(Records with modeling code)
= = = =
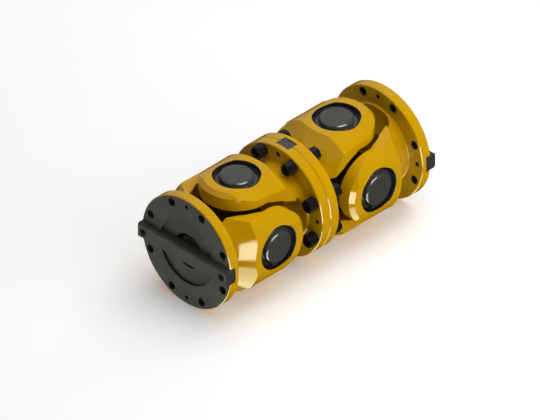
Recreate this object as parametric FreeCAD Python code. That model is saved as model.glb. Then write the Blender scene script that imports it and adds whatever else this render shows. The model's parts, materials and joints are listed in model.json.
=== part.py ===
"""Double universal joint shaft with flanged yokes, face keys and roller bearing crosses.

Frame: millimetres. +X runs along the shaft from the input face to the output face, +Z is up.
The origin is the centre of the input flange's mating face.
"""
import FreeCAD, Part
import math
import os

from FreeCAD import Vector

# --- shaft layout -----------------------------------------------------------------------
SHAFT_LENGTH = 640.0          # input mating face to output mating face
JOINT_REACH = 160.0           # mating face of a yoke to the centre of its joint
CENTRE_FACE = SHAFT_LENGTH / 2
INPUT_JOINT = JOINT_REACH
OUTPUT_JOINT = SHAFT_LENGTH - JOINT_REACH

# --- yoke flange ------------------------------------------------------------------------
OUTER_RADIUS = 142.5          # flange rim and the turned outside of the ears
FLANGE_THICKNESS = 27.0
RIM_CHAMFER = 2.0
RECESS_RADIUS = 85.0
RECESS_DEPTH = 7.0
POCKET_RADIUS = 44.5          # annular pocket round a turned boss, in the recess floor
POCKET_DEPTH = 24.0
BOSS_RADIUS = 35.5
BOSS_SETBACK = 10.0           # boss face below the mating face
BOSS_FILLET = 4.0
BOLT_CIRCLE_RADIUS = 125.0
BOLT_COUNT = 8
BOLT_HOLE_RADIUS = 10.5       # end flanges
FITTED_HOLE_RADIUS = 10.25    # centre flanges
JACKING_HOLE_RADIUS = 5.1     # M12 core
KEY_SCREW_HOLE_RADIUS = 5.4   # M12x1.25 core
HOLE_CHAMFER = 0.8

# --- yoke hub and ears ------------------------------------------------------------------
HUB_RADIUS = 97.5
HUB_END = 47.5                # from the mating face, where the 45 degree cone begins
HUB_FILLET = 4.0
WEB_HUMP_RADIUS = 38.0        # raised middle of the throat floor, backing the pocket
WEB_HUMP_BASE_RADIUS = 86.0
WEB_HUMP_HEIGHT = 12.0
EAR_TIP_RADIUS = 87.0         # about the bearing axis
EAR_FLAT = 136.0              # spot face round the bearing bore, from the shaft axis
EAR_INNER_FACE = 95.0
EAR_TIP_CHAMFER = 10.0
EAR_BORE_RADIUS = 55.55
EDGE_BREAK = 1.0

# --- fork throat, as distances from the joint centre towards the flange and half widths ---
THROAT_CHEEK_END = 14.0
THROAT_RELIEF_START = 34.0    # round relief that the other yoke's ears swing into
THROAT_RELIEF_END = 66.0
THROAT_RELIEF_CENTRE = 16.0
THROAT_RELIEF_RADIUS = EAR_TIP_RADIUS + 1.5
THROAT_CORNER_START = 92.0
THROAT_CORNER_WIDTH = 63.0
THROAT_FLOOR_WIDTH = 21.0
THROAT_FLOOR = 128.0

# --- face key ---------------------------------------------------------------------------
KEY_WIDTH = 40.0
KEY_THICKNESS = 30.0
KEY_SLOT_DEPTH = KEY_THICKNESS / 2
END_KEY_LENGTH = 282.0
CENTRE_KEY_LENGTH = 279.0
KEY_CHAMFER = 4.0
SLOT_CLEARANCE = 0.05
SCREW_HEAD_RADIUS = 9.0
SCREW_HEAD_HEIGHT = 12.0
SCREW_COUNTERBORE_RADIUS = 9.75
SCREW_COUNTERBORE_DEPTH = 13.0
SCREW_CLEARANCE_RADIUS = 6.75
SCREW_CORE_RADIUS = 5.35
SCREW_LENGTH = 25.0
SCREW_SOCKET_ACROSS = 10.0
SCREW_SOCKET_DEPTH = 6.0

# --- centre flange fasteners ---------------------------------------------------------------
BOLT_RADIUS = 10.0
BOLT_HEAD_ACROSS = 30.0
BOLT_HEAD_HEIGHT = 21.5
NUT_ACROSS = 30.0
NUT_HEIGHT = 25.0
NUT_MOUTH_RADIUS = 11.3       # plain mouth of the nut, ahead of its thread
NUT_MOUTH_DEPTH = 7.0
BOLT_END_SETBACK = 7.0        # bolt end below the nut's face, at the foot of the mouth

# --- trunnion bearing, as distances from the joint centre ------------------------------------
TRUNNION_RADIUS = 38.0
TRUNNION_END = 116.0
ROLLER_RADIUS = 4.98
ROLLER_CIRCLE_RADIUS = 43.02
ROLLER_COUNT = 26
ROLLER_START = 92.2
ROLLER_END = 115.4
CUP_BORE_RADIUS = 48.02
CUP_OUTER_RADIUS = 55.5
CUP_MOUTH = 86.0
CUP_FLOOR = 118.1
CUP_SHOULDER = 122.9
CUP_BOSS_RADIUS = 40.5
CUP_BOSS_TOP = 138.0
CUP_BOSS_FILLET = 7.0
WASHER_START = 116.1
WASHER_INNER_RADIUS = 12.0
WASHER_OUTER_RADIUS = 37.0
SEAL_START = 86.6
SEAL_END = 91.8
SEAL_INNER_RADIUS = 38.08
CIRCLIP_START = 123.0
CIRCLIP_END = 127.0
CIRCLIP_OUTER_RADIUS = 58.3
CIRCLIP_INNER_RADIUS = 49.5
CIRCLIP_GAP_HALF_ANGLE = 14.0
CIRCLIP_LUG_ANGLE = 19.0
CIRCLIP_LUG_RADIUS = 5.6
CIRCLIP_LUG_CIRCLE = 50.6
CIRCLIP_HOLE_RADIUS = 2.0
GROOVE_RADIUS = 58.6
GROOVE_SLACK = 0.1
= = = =
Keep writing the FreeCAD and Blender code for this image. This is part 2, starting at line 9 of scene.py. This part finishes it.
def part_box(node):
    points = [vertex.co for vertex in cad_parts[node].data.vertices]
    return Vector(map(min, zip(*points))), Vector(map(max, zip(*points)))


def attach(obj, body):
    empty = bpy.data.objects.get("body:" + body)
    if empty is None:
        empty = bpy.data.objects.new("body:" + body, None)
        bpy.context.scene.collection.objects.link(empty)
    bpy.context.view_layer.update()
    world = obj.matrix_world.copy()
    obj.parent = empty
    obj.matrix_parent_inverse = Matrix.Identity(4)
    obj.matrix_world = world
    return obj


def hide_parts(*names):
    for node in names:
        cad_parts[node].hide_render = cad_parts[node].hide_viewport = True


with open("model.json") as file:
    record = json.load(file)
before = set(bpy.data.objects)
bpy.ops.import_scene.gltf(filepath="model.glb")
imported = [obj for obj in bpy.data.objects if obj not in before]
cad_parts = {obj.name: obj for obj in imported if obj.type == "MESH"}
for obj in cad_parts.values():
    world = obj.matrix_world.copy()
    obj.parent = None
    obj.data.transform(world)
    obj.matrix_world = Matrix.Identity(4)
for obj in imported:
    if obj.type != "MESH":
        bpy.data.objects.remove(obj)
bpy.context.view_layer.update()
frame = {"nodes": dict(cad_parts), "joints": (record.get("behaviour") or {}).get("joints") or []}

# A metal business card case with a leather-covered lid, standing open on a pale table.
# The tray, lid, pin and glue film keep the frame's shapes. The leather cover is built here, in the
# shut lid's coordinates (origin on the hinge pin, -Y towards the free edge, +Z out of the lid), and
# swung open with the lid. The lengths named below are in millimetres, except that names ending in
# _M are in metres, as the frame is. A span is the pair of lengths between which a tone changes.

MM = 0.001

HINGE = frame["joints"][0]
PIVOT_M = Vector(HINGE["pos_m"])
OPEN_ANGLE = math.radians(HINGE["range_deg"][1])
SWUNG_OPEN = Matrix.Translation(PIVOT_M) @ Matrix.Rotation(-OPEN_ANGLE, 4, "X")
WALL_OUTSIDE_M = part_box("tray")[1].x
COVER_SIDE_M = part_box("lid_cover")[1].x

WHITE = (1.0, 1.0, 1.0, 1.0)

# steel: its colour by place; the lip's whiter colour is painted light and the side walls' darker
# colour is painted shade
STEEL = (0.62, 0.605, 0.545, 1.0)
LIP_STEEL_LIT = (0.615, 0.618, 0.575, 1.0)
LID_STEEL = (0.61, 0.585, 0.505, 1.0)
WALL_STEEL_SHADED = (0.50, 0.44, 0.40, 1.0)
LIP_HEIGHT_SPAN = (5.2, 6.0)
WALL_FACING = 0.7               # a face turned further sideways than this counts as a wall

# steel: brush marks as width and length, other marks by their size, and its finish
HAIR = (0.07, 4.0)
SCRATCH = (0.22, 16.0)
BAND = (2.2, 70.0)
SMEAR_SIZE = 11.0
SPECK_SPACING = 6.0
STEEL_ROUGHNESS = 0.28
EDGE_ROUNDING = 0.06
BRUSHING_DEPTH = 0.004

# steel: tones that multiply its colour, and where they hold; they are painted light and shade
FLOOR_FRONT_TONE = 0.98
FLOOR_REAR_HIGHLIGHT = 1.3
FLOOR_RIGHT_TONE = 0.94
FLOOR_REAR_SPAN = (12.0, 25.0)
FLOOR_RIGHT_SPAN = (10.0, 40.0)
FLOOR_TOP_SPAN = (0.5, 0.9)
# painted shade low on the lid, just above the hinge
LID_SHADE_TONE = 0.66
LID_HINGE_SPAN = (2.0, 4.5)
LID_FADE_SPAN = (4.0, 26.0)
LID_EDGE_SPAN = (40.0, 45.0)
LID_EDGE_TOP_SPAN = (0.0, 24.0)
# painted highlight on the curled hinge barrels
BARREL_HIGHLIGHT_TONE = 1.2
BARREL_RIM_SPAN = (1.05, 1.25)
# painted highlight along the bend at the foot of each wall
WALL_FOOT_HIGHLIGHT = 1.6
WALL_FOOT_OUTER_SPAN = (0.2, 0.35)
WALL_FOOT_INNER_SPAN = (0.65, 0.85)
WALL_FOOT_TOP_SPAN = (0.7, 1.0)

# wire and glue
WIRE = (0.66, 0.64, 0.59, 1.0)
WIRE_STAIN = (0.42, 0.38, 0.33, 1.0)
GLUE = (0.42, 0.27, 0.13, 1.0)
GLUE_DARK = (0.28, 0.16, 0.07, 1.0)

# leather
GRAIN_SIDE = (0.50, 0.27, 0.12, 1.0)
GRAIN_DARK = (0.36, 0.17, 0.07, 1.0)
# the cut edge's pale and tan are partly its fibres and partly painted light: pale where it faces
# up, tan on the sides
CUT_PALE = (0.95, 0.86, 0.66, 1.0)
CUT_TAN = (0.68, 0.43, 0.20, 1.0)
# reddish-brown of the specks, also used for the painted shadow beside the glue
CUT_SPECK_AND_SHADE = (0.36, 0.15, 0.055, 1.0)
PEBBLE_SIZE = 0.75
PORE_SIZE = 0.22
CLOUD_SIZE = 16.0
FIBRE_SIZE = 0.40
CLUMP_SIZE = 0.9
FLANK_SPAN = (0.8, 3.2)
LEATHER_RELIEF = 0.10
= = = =
Exercise: Only the lines from the one containing "Recreate this object" through the one containing "roller bearing crosses." are to be retyped, both boundary lines included, with no other material.

Finished task:
Recreate this object as parametric FreeCAD Python code. That model is saved as model.glb. Then write the Blender scene script that imports it and adds whatever else this render shows. The model's parts, materials and joints are listed in model.json.
=== part.py ===
"""Double universal joint shaft with flanged yokes, face keys and roller bearing crosses.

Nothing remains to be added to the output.